That's pretty funny, but I was being serious. Let's put aside his lack of educational credentials for the moment and say he's a person who for whatever reason, has had a strong interest in electronics dating back 25 or so years. Maybe he took a few courses, maybe he went to the library and started boning up, subscribed to various amateur electroncs publications, built some kits, tore stuff up and put it back together again. A person like that would've developed skills and knowledge. He'd have practiced and developed skills in soldering and the ability to understand and solve circuit diagrams. A person like that would have the tools necessary to do his job effectively, know how to use them and know how to intepret the results. You'd expect something like that, wouldn't you?

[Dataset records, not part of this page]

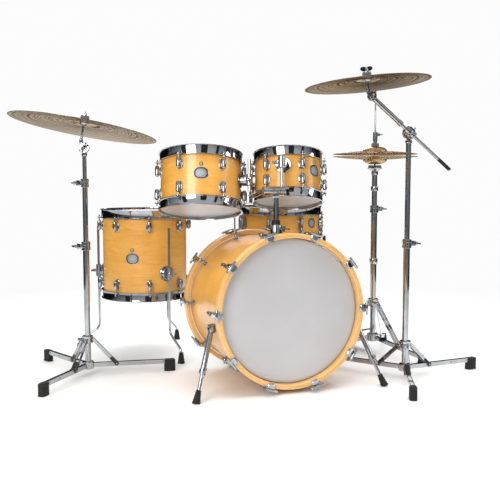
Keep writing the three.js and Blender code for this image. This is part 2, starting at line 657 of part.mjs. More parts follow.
// ---------------------------------------------------------------- bass drum pedal
function buildPedal() {
  const { axleY, axleZ, halfWidth, heelY, hoopY } = PEDAL;
  const plateFront = axleY - 16;
  const plateBack = heelY + 14;
  const plateLength = plateBack - plateFront;
  const plate = new THREE.BoxGeometry(96, plateLength, 6).translate(0, (plateBack + plateFront) / 2, 3);
  const heel = new THREE.BoxGeometry(80, 60, 16).translate(0, heelY - 16, 12);
  const jawBack = plateFront + 4;
  const jaw = new THREE.BoxGeometry(44, jawBack - hoopY, 30).translate(0, (jawBack + hoopY) / 2, 16);
  const shapes = [plate, heel, jaw];
  for (const side of [-1, 1]) {
    const upright = new THREE.BoxGeometry(12, 20, axleZ + 12);
    shapes.push(upright.translate(side * (halfWidth + 12), axleY, (axleZ + 12) / 2));
  }
  const axleHole = bar(vec(-80, axleY, axleZ), vec(80, axleY, axleZ), 7);
  piece(kit, "pedal_frame", cut(join(...shapes), axleHole), CHROME);

  const board = strap(vec(0, heelY - 50, 24), vec(0, axleY + 14, 92), 74, 7);
  piece(kit, "pedal_footboard", board, CHROME);

  const axle = vec(0, axleY, axleZ);
  const shaft = vec(0, Math.sin(radians(BEATER.back)), Math.cos(radians(BEATER.back)));
  const head = axle.clone().addScaledVector(shaft, BEATER.reach);
  const face = vec(0, -shaft.z, shaft.y).multiplyScalar(30);
  const beater = join(
    bar(vec(-62, axleY, axleZ), vec(62, axleY, axleZ), 6),
    bar(vec(-12, axleY, axleZ), vec(12, axleY, axleZ), 16),
    bar(axle, head, 4.5),
    bar(head.clone().add(face), head.clone().sub(face), 24),
  );
  piece(kit, "pedal_beater", beater, CHROME);
}

buildPedal();

// ---------------------------------------------------------------- origin
// The kit stands on z = 0 with the middle of its outline at the origin.
kit.updateMatrixWorld(true);
const outline = new THREE.Box3().setFromObject(kit, true);
const middle = outline.getCenter(new THREE.Vector3());
kit.position.set(-middle.x, -middle.y, -outline.min.z);

const group = new THREE.Group();
group.add(kit);

export default group;
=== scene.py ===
import json
import math

import bmesh
import bpy
from mathutils import Matrix, Vector

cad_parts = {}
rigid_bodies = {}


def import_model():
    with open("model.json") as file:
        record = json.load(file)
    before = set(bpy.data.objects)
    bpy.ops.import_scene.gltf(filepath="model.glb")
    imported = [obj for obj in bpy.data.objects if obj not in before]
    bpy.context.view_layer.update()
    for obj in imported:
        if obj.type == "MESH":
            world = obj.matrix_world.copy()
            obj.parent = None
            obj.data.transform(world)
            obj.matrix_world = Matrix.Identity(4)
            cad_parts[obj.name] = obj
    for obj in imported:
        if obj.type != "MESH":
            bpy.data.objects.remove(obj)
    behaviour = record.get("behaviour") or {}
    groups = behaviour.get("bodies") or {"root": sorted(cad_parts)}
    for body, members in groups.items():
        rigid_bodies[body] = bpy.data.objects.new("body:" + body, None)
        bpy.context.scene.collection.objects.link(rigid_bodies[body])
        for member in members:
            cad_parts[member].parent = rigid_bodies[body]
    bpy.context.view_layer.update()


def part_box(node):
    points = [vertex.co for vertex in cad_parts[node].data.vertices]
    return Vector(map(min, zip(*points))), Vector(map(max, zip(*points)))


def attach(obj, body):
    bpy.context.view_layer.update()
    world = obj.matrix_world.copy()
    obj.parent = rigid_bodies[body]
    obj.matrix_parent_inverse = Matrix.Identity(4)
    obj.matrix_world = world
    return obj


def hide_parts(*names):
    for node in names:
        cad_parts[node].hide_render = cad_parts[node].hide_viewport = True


for start_object in list(bpy.data.objects):
    bpy.data.objects.remove(start_object)
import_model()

camera_data = bpy.data.cameras.new("camera")
camera_data.lens = 57.5
camera_data.sensor_width = 36.0
camera_data.clip_end = 100.0
camera = bpy.data.objects.new("camera", camera_data)
bpy.context.scene.collection.objects.link(camera)
camera.location = (-0.9925, -2.9801, 0.7582)
LOOK_TURN = -18.947  # degrees from +Y to where the camera looks
LOOK_DOWN = 5.202
camera.rotation_euler = (math.radians(90 - LOOK_DOWN), 0, math.radians(LOOK_TURN))
bpy.context.scene.camera = camera

# ---------------------------------------------------------------- bass drum shell
# A 20 x 16 inch shell of maple plies bent round and glued, with 45 degree bearing edges,
# stained honey and finished in satin lacquer that shows the grain running round the drum.
BASS_RADIUS, BASS_DEPTH, BASS_WALL = 254.0, 406.0, 8.0
BASS_LUGS = 10
HOOP_OVERALL, FRONT_LIFT = 466.0, 14.0
BASS_HEIGHT = 283.0  # of the middle of the drum above the floor

shell_low, shell_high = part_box("bass_shell")
floor_point = Vector(
    ((shell_low.x + shell_high.x) / 2, (shell_low.y + shell_high.y) / 2 - HOOP_OVERALL / 2000, 0)
)
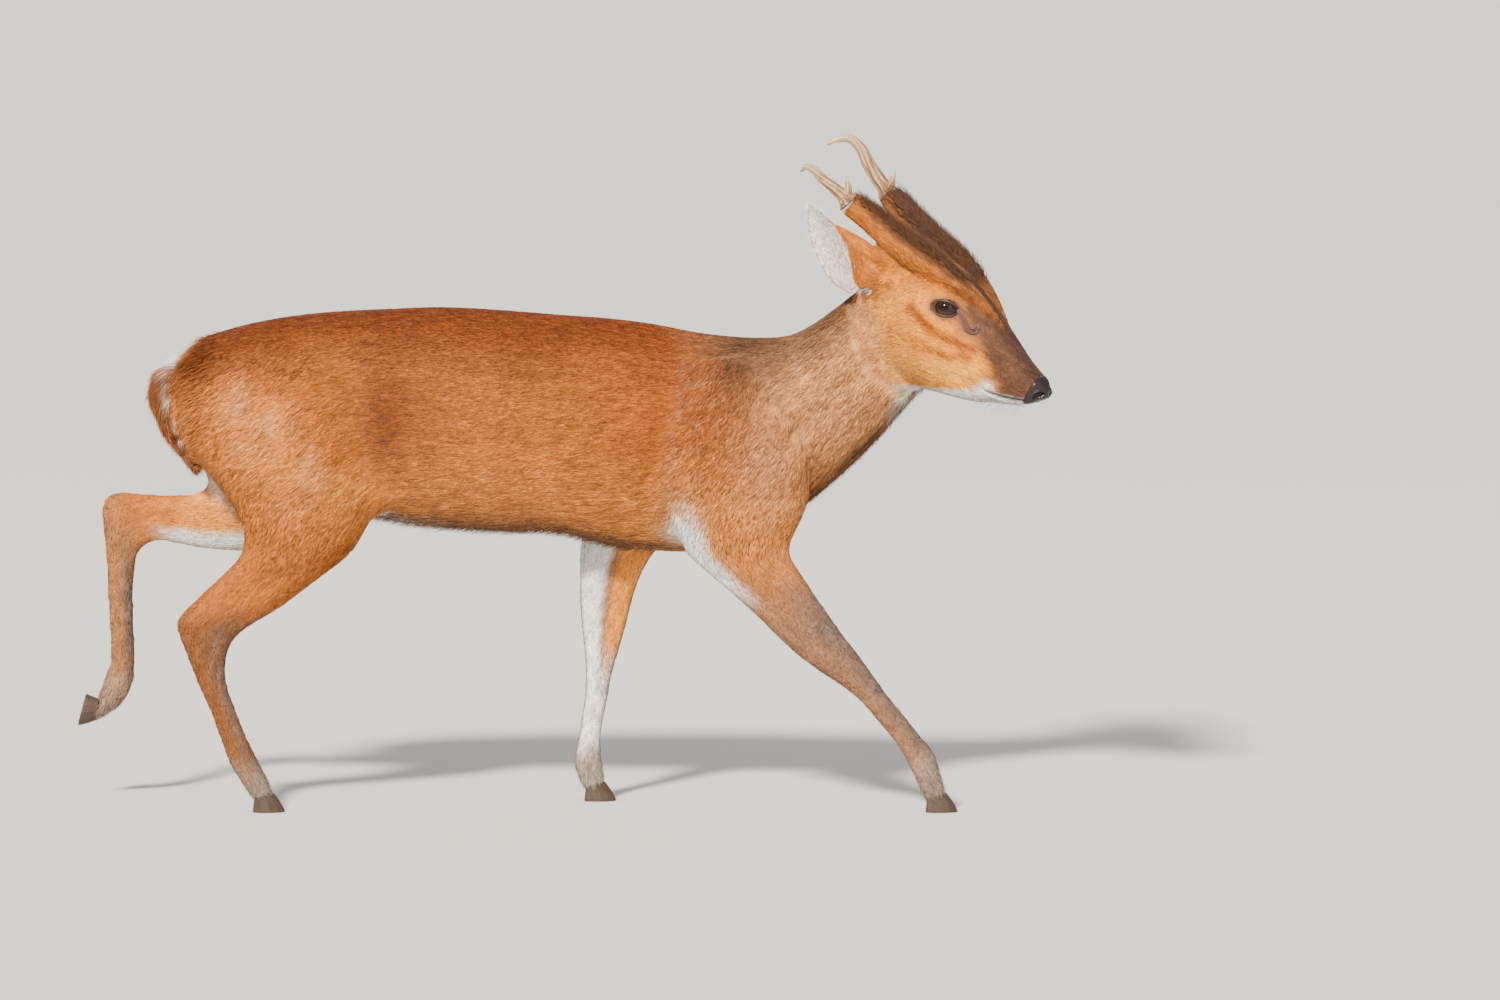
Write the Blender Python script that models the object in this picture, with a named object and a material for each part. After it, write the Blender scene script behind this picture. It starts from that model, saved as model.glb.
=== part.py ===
"""A male muntjac deer, still and life size, walking with its head turned to its right.

Facing +X, its left towards +Y, feet on z = 0. Side profiles are written in millimetres
as pairs of points, upper or front first, with the half width of the body between them.
"""

import math

import bmesh
import bpy
import numpy as np
from mathutils import Matrix, Vector

MM = 0.001
GAP = 0.0003                 # between neighbouring nodes
BOX_SHIFT = (0.0013, 0.0111, 0)      # centres the box of the whole deer on the origin

TRUNK_SEGMENTS = 24
TRUNK_RINGS = 30
HEAD_SEGMENTS = 24
HEAD_RINGS = 22
LIMB_SEGMENTS = 12

HEAD_PIVOT = (0.325, -0.010, 0.0)   # the upright line the head turns about
HEAD_YAW = 25.0                     # degrees towards the right side
EYE_RADIUS = 0.0135
EYE_SPOT = (0.0985, 0.0295, 0.5315)   # centre of the left eye before the head turns
EYE_OPENING = (0.0125, 0.0078)      # half length and half height between the lids

HOOF_LENGTH = 0.033
HOOF_HEIGHT = 0.020
CLAW_WIDTH = 0.0105
CLAW_SPLIT = 0.0016
LIFTED_TOE = (-0.513, 0.055, 0.081)  # tip of the lifted hoof
LIFTED_TURN = 105.0                  # degrees it is bent back from standing
FOOT_SIDE = 0.055            # how far each foot stands from the middle

# Trunk and neck from the rump forwards:
# upper x, upper z, lower x, lower z, half width, level of the widest line.
TRUNK = (
    (-408, 452, -402, 402, 26, 0.50),   # buttock
    (-401, 470, -392, 377, 46, 0.50),
    (-384, 490, -376, 356, 57, 0.50),
    (-349, 505, -339, 341, 63, 0.52),   # root of the tail
    (-302, 516, -286, 331, 68, 0.54),   # hip
    (-244, 523, -228, 313, 70, 0.54),
    (-186, 526, -179, 301, 70, 0.52),   # flank
    (-129, 528, -129, 295, 77, 0.47),
    (-66, 525, -66, 291, 82, 0.44),     # last ribs
    (-3, 520, -3, 289, 83, 0.44),
    (50, 516, 55, 275, 79, 0.46),
    (97, 510, 108, 269, 72, 0.48),      # shoulder
    (144, 501, 160, 271, 65, 0.48),
    (181, 497, 207, 282, 58, 0.48),     # point of the chest
    (213, 496, 244, 309, 52, 0.48),
    (239, 499, 277, 336, 47, 0.48),
    (262, 510, 308, 364, 45, 0.50),     # middle of the neck
    (284, 526, 336, 393, 43, 0.50),
    (302, 541, 360, 421, 42, 0.50),
    (318, 556, 383, 446, 42, 0.50),     # throat
)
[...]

It's not like the above is unusual. You all probably know people who aren't professionally trained but are pretty good at what they do. Might be a grandmother who makes a killer apple pie with the flakiest crust and doesn't have to measure. She looks and feels things with her hands and you wonder why the damned better quality restaurant you go to can't do the same thing. Or maybe it's an amateur astronomer who makes his own telescopes and on his own has studied optics, ground his own mirrors, and has made discoveries. He can have a serious discussion with trained astronomers and even help a college student with their optics and light transmission assignments. Or maybe it's that car modder who's developed understanding of engine performance enhancements and knows what he's got to do to the transmission, axles, suspension, ECU, tires in order to get all that performance to the wheels and start turning 11's at the track.
The world is full of people that haven't had formal training but know their stuff. They might not be able to design a car from scratch. They might not be able to bake everything. They might not be able to design a new glass with a particular property. But within their specialized area they're pretty sharp Why, some even kick Bobby Flay's ass from time to time. People like that can have intelligent discussions with professionals who have trained skills in those area.
Now, is Schulte one of these? The shear breadth of what he says he can work on indicates a great familiarity with the circuit designs and more than a passing knowledge of electrical engineering. But if a problem arises and he is incapable of diagnosing and fixing it and instead needs to turn to an outside source ought that not tell you something? He might be just like that person who fancies himself a Honda Civic modifier (a very popular car for this sort of work) but all he can do is throw on a cold air intake, swap the plugs for Iridium based ones, put on some blue silicone 8mm wires, and replace the exhaust with 2" pipes and a throatier muffler. Both people have replaced perfectly good parts with more expensive and theoretically 'better' parts whose names have a certain panache. Both people know what buzz words to say because they've been repeated enough and for the unitiated, they seem to suggest competence.
Yet, if you ask both if they measured before and after the answer will be no. If you ask them more technical questions they'll look at you like a deer caught in the headlights. A person wrote to me when they asked Shulte a question about 12 volt triggers, he was flummoxed. He was caught in the headlights. I suggest that those interested in Schulte's work, and for that matter any person who is in the market of modifiying equipment, something more probing. Don't be satisified with the auto responses of better pace, timing, darkness, musicality, space, enhanced organicness, more analog, and all that. Anybody can babble those off. Even a comedian. Some work the comedy clubs in Michigan. Some work you.